Write out all of the data without omission, exactly as shown.

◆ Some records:
====
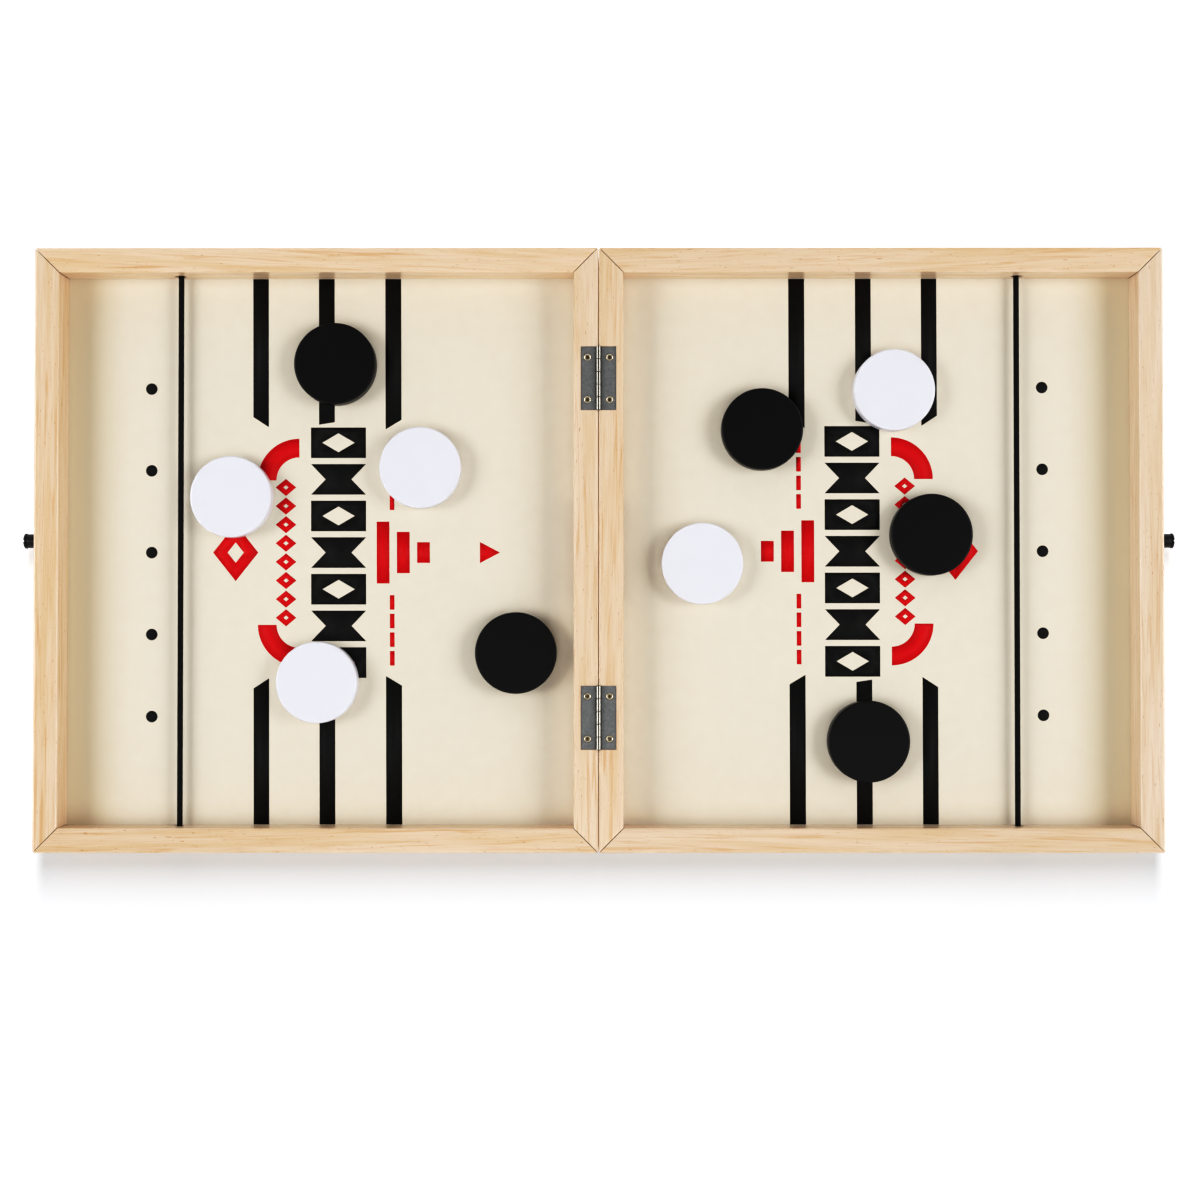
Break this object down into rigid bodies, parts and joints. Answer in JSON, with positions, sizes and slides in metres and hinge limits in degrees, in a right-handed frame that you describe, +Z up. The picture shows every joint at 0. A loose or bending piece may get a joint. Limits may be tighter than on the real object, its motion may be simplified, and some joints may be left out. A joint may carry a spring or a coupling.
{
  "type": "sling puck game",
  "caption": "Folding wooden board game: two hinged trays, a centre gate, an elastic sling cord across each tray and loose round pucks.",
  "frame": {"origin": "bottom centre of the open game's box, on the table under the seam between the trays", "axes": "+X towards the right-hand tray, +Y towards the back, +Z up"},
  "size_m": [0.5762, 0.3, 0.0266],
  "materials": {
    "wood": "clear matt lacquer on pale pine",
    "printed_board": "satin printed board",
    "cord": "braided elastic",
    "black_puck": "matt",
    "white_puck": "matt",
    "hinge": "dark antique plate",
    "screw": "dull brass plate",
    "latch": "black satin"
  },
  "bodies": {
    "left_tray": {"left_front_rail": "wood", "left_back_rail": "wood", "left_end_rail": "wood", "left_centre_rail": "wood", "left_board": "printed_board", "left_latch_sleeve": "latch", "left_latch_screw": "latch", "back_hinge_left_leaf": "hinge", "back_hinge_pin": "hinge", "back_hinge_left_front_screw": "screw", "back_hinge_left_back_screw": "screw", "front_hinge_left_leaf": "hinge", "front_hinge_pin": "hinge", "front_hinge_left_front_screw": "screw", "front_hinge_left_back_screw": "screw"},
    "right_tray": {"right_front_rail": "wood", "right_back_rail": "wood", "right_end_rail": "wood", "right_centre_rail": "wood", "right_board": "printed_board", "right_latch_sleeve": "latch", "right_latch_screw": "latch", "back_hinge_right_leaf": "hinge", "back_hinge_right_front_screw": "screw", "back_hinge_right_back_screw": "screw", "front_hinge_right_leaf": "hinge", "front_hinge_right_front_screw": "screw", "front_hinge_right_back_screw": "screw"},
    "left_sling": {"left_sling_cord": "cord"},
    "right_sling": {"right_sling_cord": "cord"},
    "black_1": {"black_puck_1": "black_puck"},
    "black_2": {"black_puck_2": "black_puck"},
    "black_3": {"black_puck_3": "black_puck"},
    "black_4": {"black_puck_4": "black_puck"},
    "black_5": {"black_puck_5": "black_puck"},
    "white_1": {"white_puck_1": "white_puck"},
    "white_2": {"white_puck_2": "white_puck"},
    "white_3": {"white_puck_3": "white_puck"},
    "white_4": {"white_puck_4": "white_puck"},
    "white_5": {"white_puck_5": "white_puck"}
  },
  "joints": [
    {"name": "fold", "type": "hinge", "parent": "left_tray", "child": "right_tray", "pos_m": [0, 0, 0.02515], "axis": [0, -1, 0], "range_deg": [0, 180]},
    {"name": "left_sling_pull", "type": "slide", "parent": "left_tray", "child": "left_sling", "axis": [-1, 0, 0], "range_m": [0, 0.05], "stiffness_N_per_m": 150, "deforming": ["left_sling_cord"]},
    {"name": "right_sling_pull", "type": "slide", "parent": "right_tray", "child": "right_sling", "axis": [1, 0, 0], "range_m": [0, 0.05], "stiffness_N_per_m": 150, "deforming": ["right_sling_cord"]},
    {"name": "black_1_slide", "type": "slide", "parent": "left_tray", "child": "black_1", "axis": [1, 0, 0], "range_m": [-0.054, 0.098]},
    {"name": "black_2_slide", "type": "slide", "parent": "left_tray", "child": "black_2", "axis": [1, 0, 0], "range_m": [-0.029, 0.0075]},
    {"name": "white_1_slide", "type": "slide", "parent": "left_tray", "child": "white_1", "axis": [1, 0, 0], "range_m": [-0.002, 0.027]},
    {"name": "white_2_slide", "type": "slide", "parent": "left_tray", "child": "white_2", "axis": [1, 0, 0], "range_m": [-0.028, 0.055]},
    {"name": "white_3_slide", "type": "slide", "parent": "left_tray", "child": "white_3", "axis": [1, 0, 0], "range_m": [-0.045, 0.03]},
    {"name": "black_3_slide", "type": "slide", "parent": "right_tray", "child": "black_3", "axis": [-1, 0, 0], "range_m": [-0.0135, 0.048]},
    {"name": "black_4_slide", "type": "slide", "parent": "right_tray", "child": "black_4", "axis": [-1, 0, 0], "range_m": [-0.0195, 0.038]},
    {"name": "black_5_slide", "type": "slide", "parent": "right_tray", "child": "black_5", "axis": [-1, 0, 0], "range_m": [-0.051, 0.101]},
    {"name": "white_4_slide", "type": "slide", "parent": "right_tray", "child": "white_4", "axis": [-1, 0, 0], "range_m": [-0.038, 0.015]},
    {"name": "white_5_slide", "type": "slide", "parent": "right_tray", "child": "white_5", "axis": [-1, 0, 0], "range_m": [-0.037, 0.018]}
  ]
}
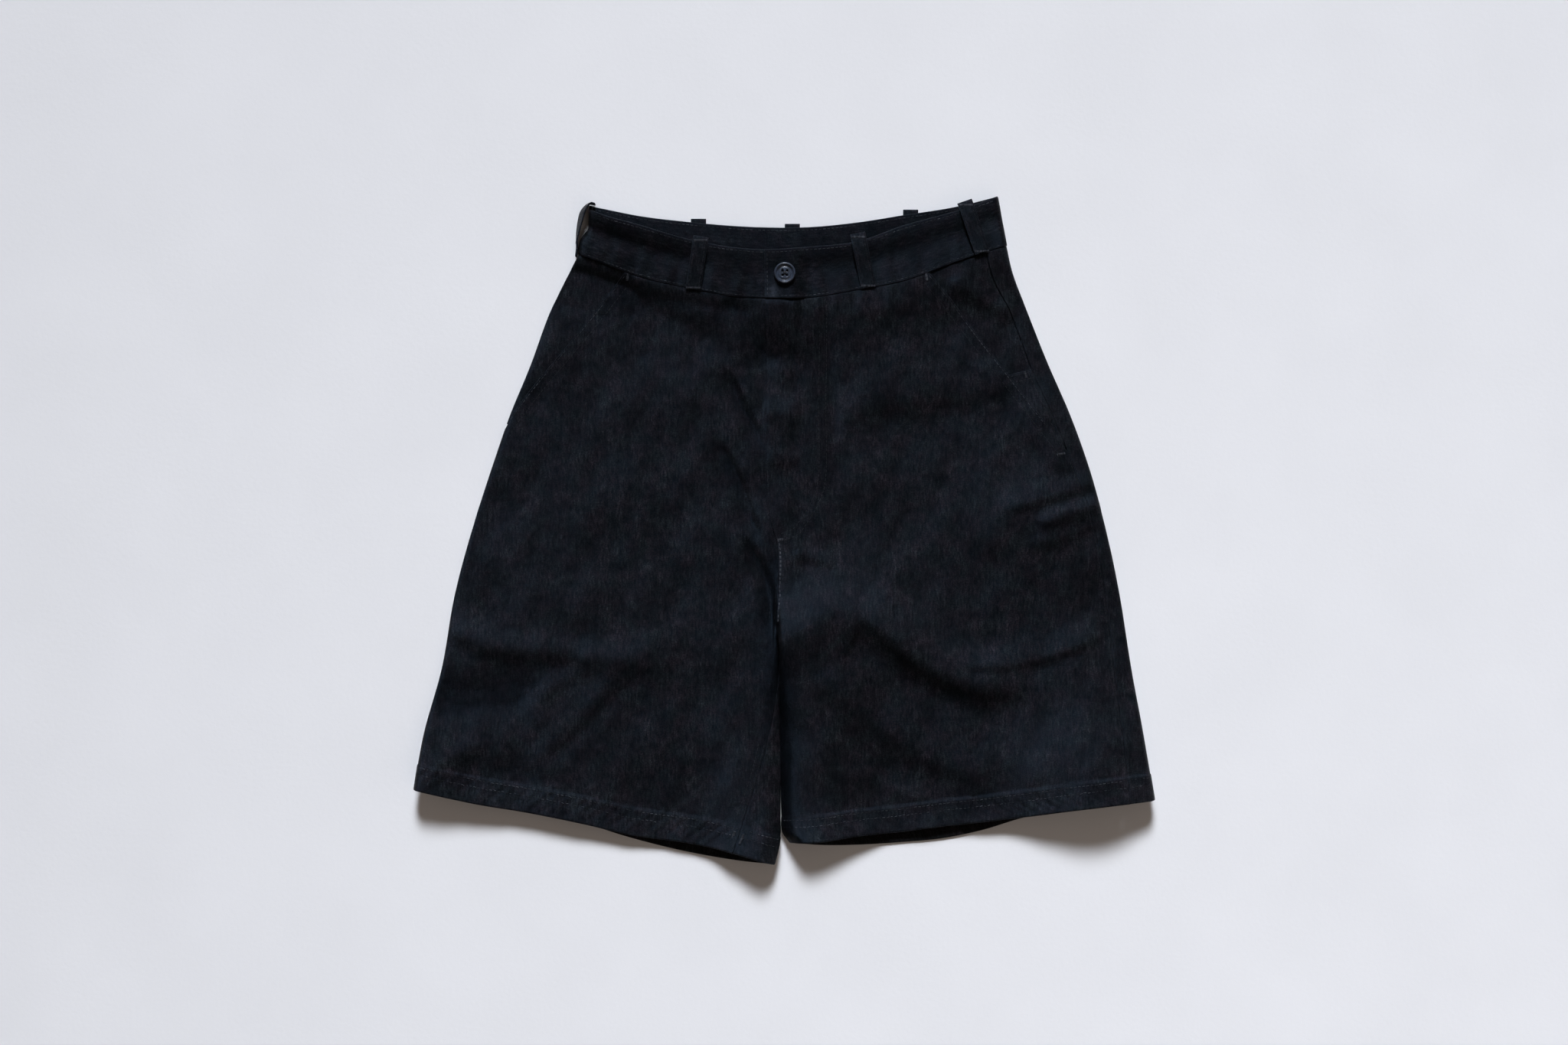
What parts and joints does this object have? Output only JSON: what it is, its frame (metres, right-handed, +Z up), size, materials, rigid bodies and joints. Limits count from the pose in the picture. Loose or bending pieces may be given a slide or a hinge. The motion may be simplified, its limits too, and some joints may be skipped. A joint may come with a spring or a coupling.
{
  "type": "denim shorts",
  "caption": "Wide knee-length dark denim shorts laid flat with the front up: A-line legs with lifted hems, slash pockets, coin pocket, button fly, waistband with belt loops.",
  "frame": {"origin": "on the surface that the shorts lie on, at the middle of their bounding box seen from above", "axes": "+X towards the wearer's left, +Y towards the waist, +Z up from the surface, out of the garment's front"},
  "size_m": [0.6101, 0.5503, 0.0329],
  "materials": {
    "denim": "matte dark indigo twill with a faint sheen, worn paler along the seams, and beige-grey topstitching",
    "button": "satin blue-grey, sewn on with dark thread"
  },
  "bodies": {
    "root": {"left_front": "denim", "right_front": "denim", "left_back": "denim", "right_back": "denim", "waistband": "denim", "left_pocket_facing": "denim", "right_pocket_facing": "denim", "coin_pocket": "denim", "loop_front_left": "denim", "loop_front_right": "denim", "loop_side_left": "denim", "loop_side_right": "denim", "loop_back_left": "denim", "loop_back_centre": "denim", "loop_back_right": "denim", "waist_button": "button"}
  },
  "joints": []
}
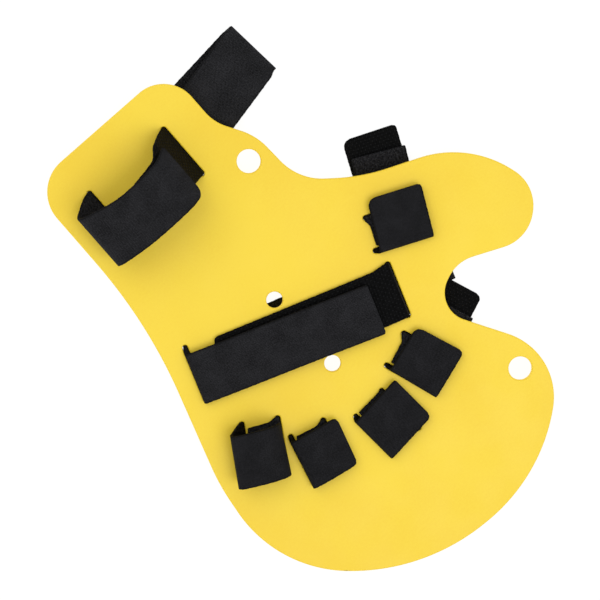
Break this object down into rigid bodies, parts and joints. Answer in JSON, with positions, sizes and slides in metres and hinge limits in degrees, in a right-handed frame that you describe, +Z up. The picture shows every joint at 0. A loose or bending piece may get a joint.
====
◆ Exercise result:
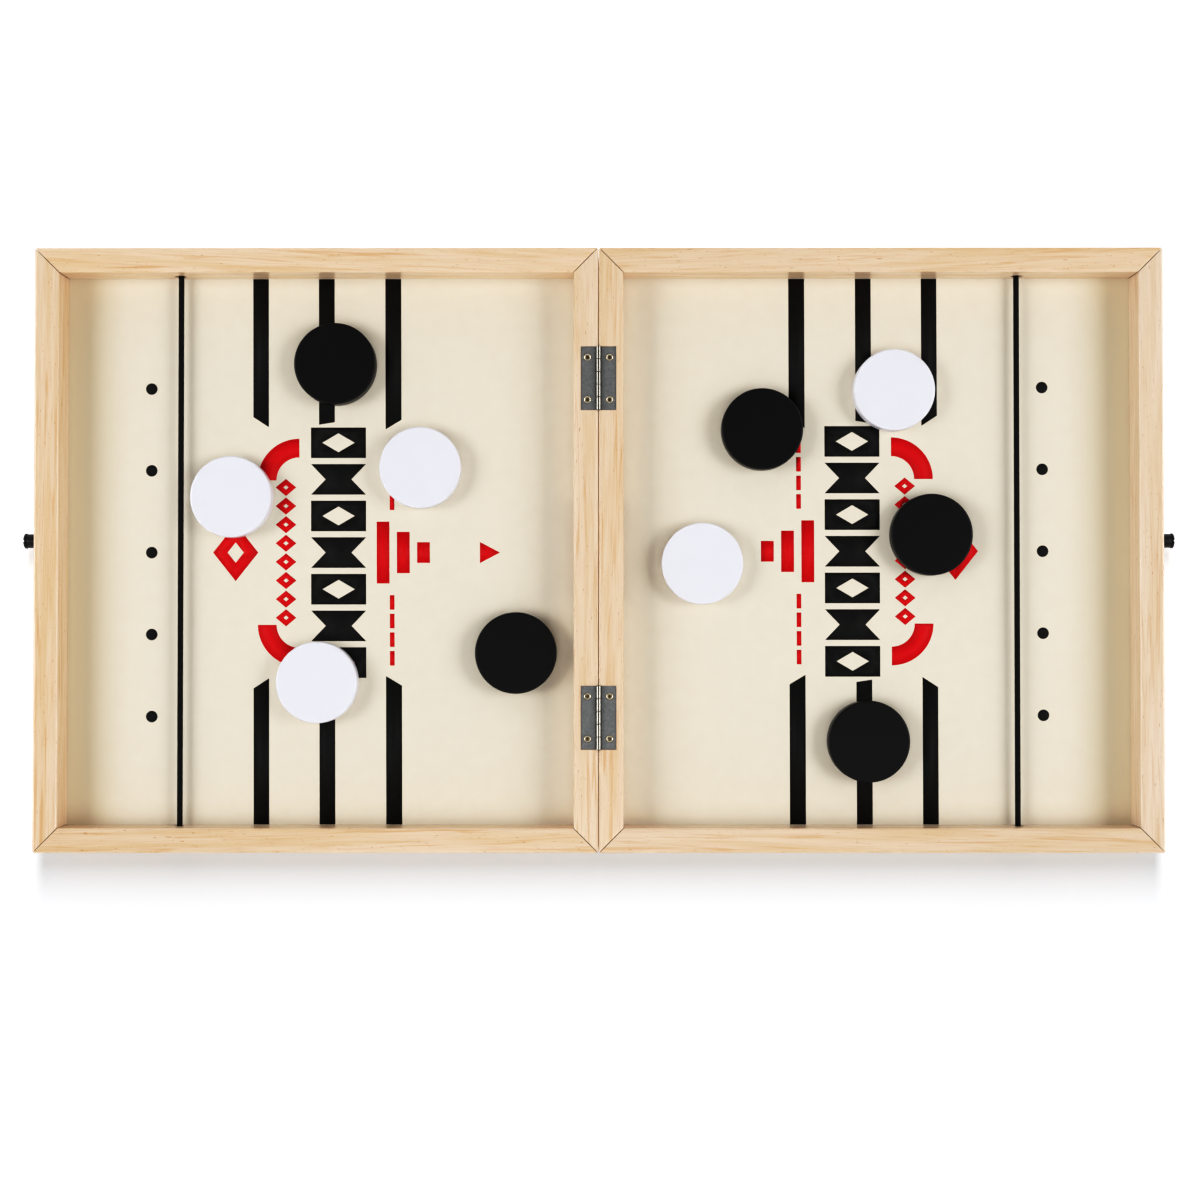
Break this object down into rigid bodies, parts and joints. Answer in JSON, with positions, sizes and slides in metres and hinge limits in degrees, in a right-handed frame that you describe, +Z up. The picture shows every joint at 0. A loose or bending piece may get a joint. Limits may be tighter than on the real object, its motion may be simplified, and some joints may be left out. A joint may carry a spring or a coupling.
{
  "type": "sling puck game",
  "caption": "Folding wooden board game: two hinged trays, a centre gate, an elastic sling cord across each tray and loose round pucks.",
  "frame": {"origin": "bottom centre of the open game's box, on the table under the seam between the trays", "axes": "+X towards the right-hand tray, +Y towards the back, +Z up"},
  "size_m": [0.5762, 0.3, 0.0266],
  "materials": {
    "wood": "clear matt lacquer on pale pine",
    "printed_board": "satin printed board",
    "cord": "braided elastic",
    "black_puck": "matt",
    "white_puck": "matt",
    "hinge": "dark antique plate",
    "screw": "dull brass plate",
    "latch": "black satin"
  },
  "bodies": {
    "left_tray": {"left_front_rail": "wood", "left_back_rail": "wood", "left_end_rail": "wood", "left_centre_rail": "wood", "left_board": "printed_board", "left_latch_sleeve": "latch", "left_latch_screw": "latch", "back_hinge_left_leaf": "hinge", "back_hinge_pin": "hinge", "back_hinge_left_front_screw": "screw", "back_hinge_left_back_screw": "screw", "front_hinge_left_leaf": "hinge", "front_hinge_pin": "hinge", "front_hinge_left_front_screw": "screw", "front_hinge_left_back_screw": "screw"},
    "right_tray": {"right_front_rail": "wood", "right_back_rail": "wood", "right_end_rail": "wood", "right_centre_rail": "wood", "right_board": "printed_board", "right_latch_sleeve": "latch", "right_latch_screw": "latch", "back_hinge_right_leaf": "hinge", "back_hinge_right_front_screw": "screw", "back_hinge_right_back_screw": "screw", "front_hinge_right_leaf": "hinge", "front_hinge_right_front_screw": "screw", "front_hinge_right_back_screw": "screw"},
    "left_sling": {"left_sling_cord": "cord"},
    "right_sling": {"right_sling_cord": "cord"},
    "black_1": {"black_puck_1": "black_puck"},
    "black_2": {"black_puck_2": "black_puck"},
    "black_3": {"black_puck_3": "black_puck"},
    "black_4": {"black_puck_4": "black_puck"},
    "black_5": {"black_puck_5": "black_puck"},
    "white_1": {"white_puck_1": "white_puck"},
    "white_2": {"white_puck_2": "white_puck"},
    "white_3": {"white_puck_3": "white_puck"},
    "white_4": {"white_puck_4": "white_puck"},
    "white_5": {"white_puck_5": "white_puck"}
  },
  "joints": [
    {"name": "fold", "type": "hinge", "parent": "left_tray", "child": "right_tray", "pos_m": [0, 0, 0.02515], "axis": [0, -1, 0], "range_deg": [0, 180]},
    {"name": "left_sling_pull", "type": "slide", "parent": "left_tray", "child": "left_sling", "axis": [-1, 0, 0], "range_m": [0, 0.05], "stiffness_N_per_m": 150, "deforming": ["left_sling_cord"]},
    {"name": "right_sling_pull", "type": "slide", "parent": "right_tray", "child": "right_sling", "axis": [1, 0, 0], "range_m": [0, 0.05], "stiffness_N_per_m": 150, "deforming": ["right_sling_cord"]},
    {"name": "black_1_slide", "type": "slide", "parent": "left_tray", "child": "black_1", "axis": [1, 0, 0], "range_m": [-0.054, 0.098]},
    {"name": "black_2_slide", "type": "slide", "parent": "left_tray", "child": "black_2", "axis": [1, 0, 0], "range_m": [-0.029, 0.0075]},
    {"name": "white_1_slide", "type": "slide", "parent": "left_tray", "child": "white_1", "axis": [1, 0, 0], "range_m": [-0.002, 0.027]},
    {"name": "white_2_slide", "type": "slide", "parent": "left_tray", "child": "white_2", "axis": [1, 0, 0], "range_m": [-0.028, 0.055]},
    {"name": "white_3_slide", "type": "slide", "parent": "left_tray", "child": "white_3", "axis": [1, 0, 0], "range_m": [-0.045, 0.03]},
    {"name": "black_3_slide", "type": "slide", "parent": "right_tray", "child": "black_3", "axis": [-1, 0, 0], "range_m": [-0.0135, 0.048]},
    {"name": "black_4_slide", "type": "slide", "parent": "right_tray", "child": "black_4", "axis": [-1, 0, 0], "range_m": [-0.0195, 0.038]},
    {"name": "black_5_slide", "type": "slide", "parent": "right_tray", "child": "black_5", "axis": [-1, 0, 0], "range_m": [-0.051, 0.101]},
    {"name": "white_4_slide", "type": "slide", "parent": "right_tray", "child": "white_4", "axis": [-1, 0, 0], "range_m": [-0.038, 0.015]},
    {"name": "white_5_slide", "type": "slide", "parent": "right_tray", "child": "white_5", "axis": [-1, 0, 0], "range_m": [-0.037, 0.018]}
  ]
}
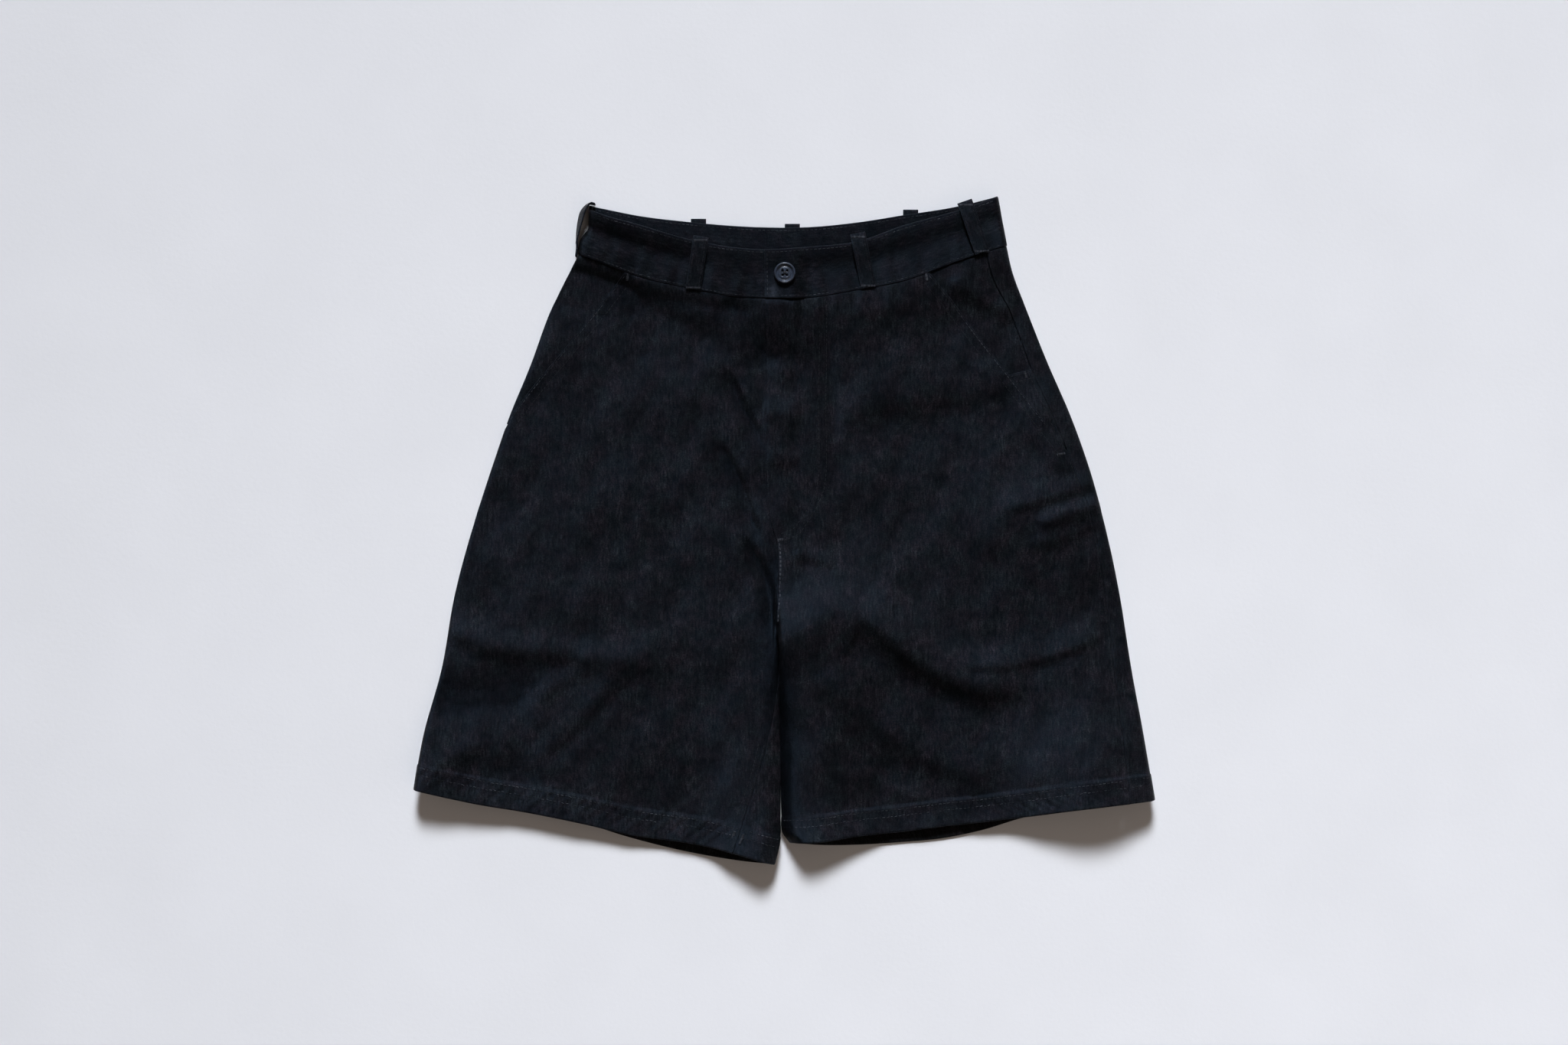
What parts and joints does this object have? Output only JSON: what it is, its frame (metres, right-handed, +Z up), size, materials, rigid bodies and joints. Limits count from the pose in the picture. Loose or bending pieces may be given a slide or a hinge. The motion may be simplified, its limits too, and some joints may be skipped. A joint may come with a spring or a coupling.
{
  "type": "denim shorts",
  "caption": "Wide knee-length dark denim shorts laid flat with the front up: A-line legs with lifted hems, slash pockets, coin pocket, button fly, waistband with belt loops.",
  "frame": {"origin": "on the surface that the shorts lie on, at the middle of their bounding box seen from above", "axes": "+X towards the wearer's left, +Y towards the waist, +Z up from the surface, out of the garment's front"},
  "size_m": [0.6101, 0.5503, 0.0329],
  "materials": {
    "denim": "matte dark indigo twill with a faint sheen, worn paler along the seams, and beige-grey topstitching",
    "button": "satin blue-grey, sewn on with dark thread"
  },
  "bodies": {
    "root": {"left_front": "denim", "right_front": "denim", "left_back": "denim", "right_back": "denim", "waistband": "denim", "left_pocket_facing": "denim", "right_pocket_facing": "denim", "coin_pocket": "denim", "loop_front_left": "denim", "loop_front_right": "denim", "loop_side_left": "denim", "loop_side_right": "denim", "loop_back_left": "denim", "loop_back_centre": "denim", "loop_back_right": "denim", "waist_button": "button"}
  },
  "joints": []
}
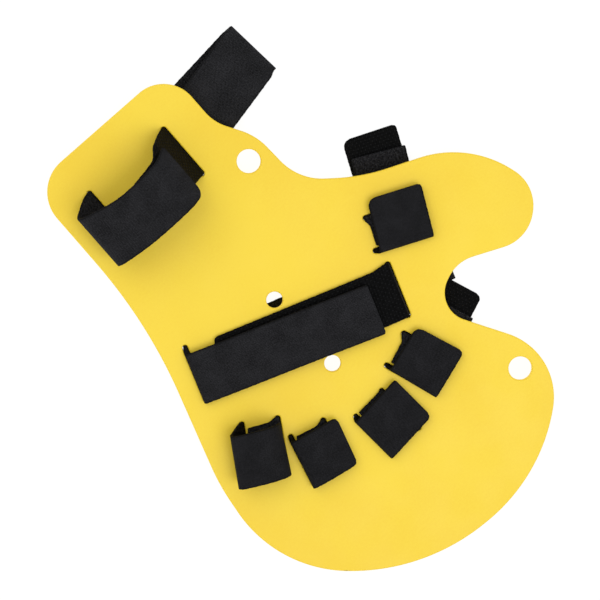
Break this object down into rigid bodies, parts and joints. Answer in JSON, with positions, sizes and slides in metres and hinge limits in degrees, in a right-handed frame that you describe, +Z up. The picture shows every joint at 0. A loose or bending piece may get a joint.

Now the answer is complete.